Seorang murid Kweekschool Bandung mulai berlari setelah bunyi start pada pertandingan atletik di Bandung tahun 1924. Sumber: KITLV 78075 (digitalcollections.universiteitleiden.nl)

Menurut Safwan (1981: 22-23), Kota Bandung di masa Arie Frederik Lasut bersekolah di HIK merupakan pusat penting pergerakan nasional. Partai Nasional Indonesia (PNI) yang didirikan oleh Sukarno pada 1927 saat itu telah beberapa lama dibubarkan oleh pemerintah kolonial, tetapi organisasi pergerakan nasional lain terus tumbuh. Oleh karena itu, suasana politik yang bergelora serta pergaulan multietnis di Bandung memperluas wawasan Arie. Di Bandung Arie tetap giat berolahraga, dengan menekuni atletik seperti lempar lembing dan loncat galah, serta mengisi waktu dengan membuat kerajinan tangan dan menyusun buku lagu. Tetapi pada akhirnya, ia merasa profesi guru tidak sesuai dengan panggilan hatinya. Oleh karena itulah, ia memutuskan keluar dari HIK Bandung.

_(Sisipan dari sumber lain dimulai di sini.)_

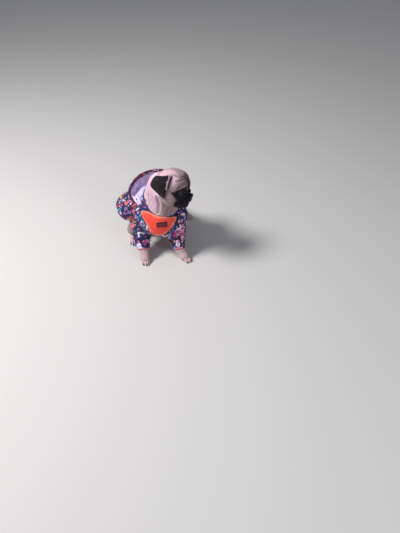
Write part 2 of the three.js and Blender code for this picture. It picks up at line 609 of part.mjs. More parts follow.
const neckGrown = neckSolid(GAP);
const neckLoose = neckSolid(1);
const besideSleeves = (made) => made.subtract(parts.clear_right).subtract(parts.clear_left);
const overCoat = (made) => besideSleeves(made.subtract(neckLoose).subtract(coatClear));
const flesh = (made) => made.subtract(trunkGrown).subtract(ground);
add('head', inHead(head), COLOUR.fawn);
add('nose', inHead(nose), COLOUR.nose, 0.4);
eyes.forEach((eye, i) => add(['eye_right', 'eye_left'][i], inHead(eye.whole), COLOUR.eye, 0.1));
add('neck', neckSolid(0).subtract(headGrown).subtract(trunkGrown), COLOUR.fawn);
add('torso', trunkSolid(0).subtract(ground), COLOUR.fawn);
['right', 'left'].forEach((side) => {
  add(`ear_${side}`, inHead(earSheet(side, 0)).subtract(headGrown), COLOUR.ear);
  add(`foreleg_${side}`, flesh(parts[`foreleg_${side}`]).subtract(neckGrown), COLOUR.fawn);
  add(`forepaw_${side}`, parts[`forepaw_${side}`].subtract(ground), COLOUR.fawn);
  add(`hindleg_${side}`, flesh(parts[`hindleg_${side}`]), COLOUR.fawn);
  add(`hindpaw_${side}`, flesh(parts[`hindpaw_${side}`]), COLOUR.fawn);
  add(`jacket_sleeve_${side}`, parts[`sleeve_${side}`].subtract(coatClear).subtract(neckLoose), COLOUR.print);
  add(`jacket_cuff_${side}`, parts[`cuff_${side}`].subtract(coatClear), COLOUR.trim);
});
add('tail', flesh(tail), COLOUR.fawn);
add('jacket_body', jacketBody, COLOUR.print);
add('jacket_hem', hemBand, COLOUR.trim);
add('hood', overCoat(hoodShell).subtract(rimRoom).subtract(strapRoom), COLOUR.print);
add('hood_lining', overCoat(hoodLining).subtract(rimRoom).subtract(strapRoom), COLOUR.lining);
add('hood_rim', overCoat(hoodRim), COLOUR.rim);
add('harness_plate', besideSleeves(harnessPlate.subtract(neckLoose)), COLOUR.harness);
add('harness_edge', besideSleeves(harnessEdge.subtract(neckLoose)), COLOUR.binding);
add('harness_patch', harnessPatch, COLOUR.patch);
add('girth_strap', besideSleeves(girthStrap.subtract(neckLoose).subtract(underHood)), COLOUR.webbing);
add('girth_buckle', besideSleeves(girthBuckle), COLOUR.buckle, 0.4);
nails.forEach((nail) => add(nail.name, nail.whole.subtract(ground), COLOUR.claw, 0.4));

// The row's own frame: the middle of the footprint, at floor height.
const bounds = new THREE.Box3().setFromObject(root);
root.children.forEach((node) => {
  node.geometry.translate(-(bounds.min.x + bounds.max.x) / 2, -(bounds.min.y + bounds.max.y) / 2, -bounds.min.z);
});

export default root;
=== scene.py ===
# %% [markdown]
# # A pug puppy in a hooded jacket and a chest harness
# The solids of this dog are already packed at life size. This file gives them their looks: one skin with
# its folds, a short coat, wet eyes, nose leather, claws, and the sewn clothes. The frame is loaded first,
# and its box is measured at once and printed.

import json
import math
import bpy
import numpy as np
import openvdb
from mathutils import Matrix, Vector

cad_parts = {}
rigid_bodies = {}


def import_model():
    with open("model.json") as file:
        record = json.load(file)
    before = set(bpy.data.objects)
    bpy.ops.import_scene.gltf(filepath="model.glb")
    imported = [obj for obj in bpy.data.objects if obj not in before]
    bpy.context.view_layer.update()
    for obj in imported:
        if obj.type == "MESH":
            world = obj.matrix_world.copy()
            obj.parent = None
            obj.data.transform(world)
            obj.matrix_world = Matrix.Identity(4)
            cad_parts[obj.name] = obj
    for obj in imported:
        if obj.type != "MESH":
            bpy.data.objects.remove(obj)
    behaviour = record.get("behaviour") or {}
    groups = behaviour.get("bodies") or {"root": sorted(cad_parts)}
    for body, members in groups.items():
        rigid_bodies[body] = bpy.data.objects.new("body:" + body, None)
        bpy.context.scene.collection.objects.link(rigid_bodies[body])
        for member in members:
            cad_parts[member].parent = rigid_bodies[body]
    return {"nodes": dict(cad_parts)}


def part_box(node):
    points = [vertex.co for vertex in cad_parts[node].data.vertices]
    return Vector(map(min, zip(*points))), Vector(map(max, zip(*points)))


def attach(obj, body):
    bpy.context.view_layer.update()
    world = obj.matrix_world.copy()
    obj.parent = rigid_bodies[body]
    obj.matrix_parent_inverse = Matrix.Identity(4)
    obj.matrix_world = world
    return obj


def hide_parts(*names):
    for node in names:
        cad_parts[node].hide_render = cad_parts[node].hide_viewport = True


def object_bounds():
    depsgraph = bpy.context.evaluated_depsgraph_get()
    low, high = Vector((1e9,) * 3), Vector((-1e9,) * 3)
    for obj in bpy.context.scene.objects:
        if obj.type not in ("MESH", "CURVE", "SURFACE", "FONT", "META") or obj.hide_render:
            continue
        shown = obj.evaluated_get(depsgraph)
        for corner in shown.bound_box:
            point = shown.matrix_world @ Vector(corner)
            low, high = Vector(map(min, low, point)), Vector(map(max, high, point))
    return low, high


for leftover in list(bpy.data.objects):
    bpy.data.objects.remove(leftover)
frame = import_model()
cad_box = [list(corner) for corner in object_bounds()]
print("solids reach", [round((b - a) * 1000) for a, b in zip(*cad_box)], "mm")

# %% [markdown]
# ## The frame of the design
# The sizes below are in millimetres, and were chosen in a frame of their own before the solids were centred
# on the floor. The right eyeball's middle is known in both frames, so the difference between them is the
# shift. The head also has its own frame, nose along -Y and crown along +Z, which is turned to look over the
# shoulder.

# %% Design frame and head frame
def turn(yaw, pitch, roll):
    spin = Matrix.Rotation(math.radians(yaw), 3, "Z") @ Matrix.Rotation(math.radians(pitch), 3, "X")
    return np.array(spin @ Matrix.Rotation(math.radians(roll), 3, "Y"))


HEAD_AT = np.array([13.3, -55, 232])
HEAD_TURN = turn(72.3, 15.9, 7.1)
EYE_RADIUS = 11.4
SIDES = {"right": -1, "left": 1}
EYE_AT = {s: np.array([s * 22.5, -30.5, 0]) for s in SIDES.values()}


def from_head(p):
    return np.asarray(p) @ HEAD_TURN.T + HEAD_AT


def to_head(p):
    return (np.asarray(p) - HEAD_AT) @ HEAD_TURN


low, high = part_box("eye_right")
SHIFT = np.array((low + high) / 2) * 1000 - from_head(EYE_AT[-1])


def place(p):
    return (np.asarray(p) + SHIFT) / 1000


print("shift of the design", SHIFT.round(2))

# %% [markdown]
# ## Forms as distances
# A limb, an egg or a ball can be told by how far any point lies outside it. Such distances blend softly
# where two forms meet, which is what flesh does, and the same rules gave the solids, so skin and solids
# agree. Each maker below returns a function that takes many points at once.

# %% Distance forms
def vec(*xyz):
    return np.array(xyz, float)


def lerp(a, b, t):
    return a + (b - a) * t


def smooth(x, low, high):
    t = np.clip((x - low) / (high - low), 0, 1)
    return t * t * (3 - 2 * t)


def unit(v):
    v = np.asarray(v, float)
    return v / np.maximum(np.linalg.norm(v, axis=-1, keepdims=True), 1e-9)


def egg(at, half):
    at, half = np.array(at, float), np.array(half, float)

    def field(p):
        q = (p - at) / half
        near = np.sqrt((q * q).sum(-1))
        slope = np.sqrt(((q / half) ** 2).sum(-1))
        return np.where(near < 1e-3, -half.min(), near * (near - 1) / np.maximum(slope, 1e-6))

    return field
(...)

Tahun 1934, Arie pindah ke Algemeene Middelbare School (AMS) bagian B (ilmu pasti dan ilmu alam) di Jakarta. Kehidupan baru ini membawa kesulitan besar. Karena tidak lagi tinggal di asrama, ia harus menanggung biaya hidup sendiri pada masa depresi ekonomi global, sementara ayahnya kesulitan membiayai sembilan anak. Namun, kesulitan itu tidak mematahkan semangatnya. Arie kerap menumpang di rumah temannya, bahkan belajar di bawah lampu jalan ketika rumah indekosnya gelap. Dengan kerja keras dan ketabahan, ia akhirnya menyelesaikan pendidikannya di AMS pada 1937 (Safwan, 1981: 24-25). (Atep Kurnia, Humas PSDMBP, Badan Geologi).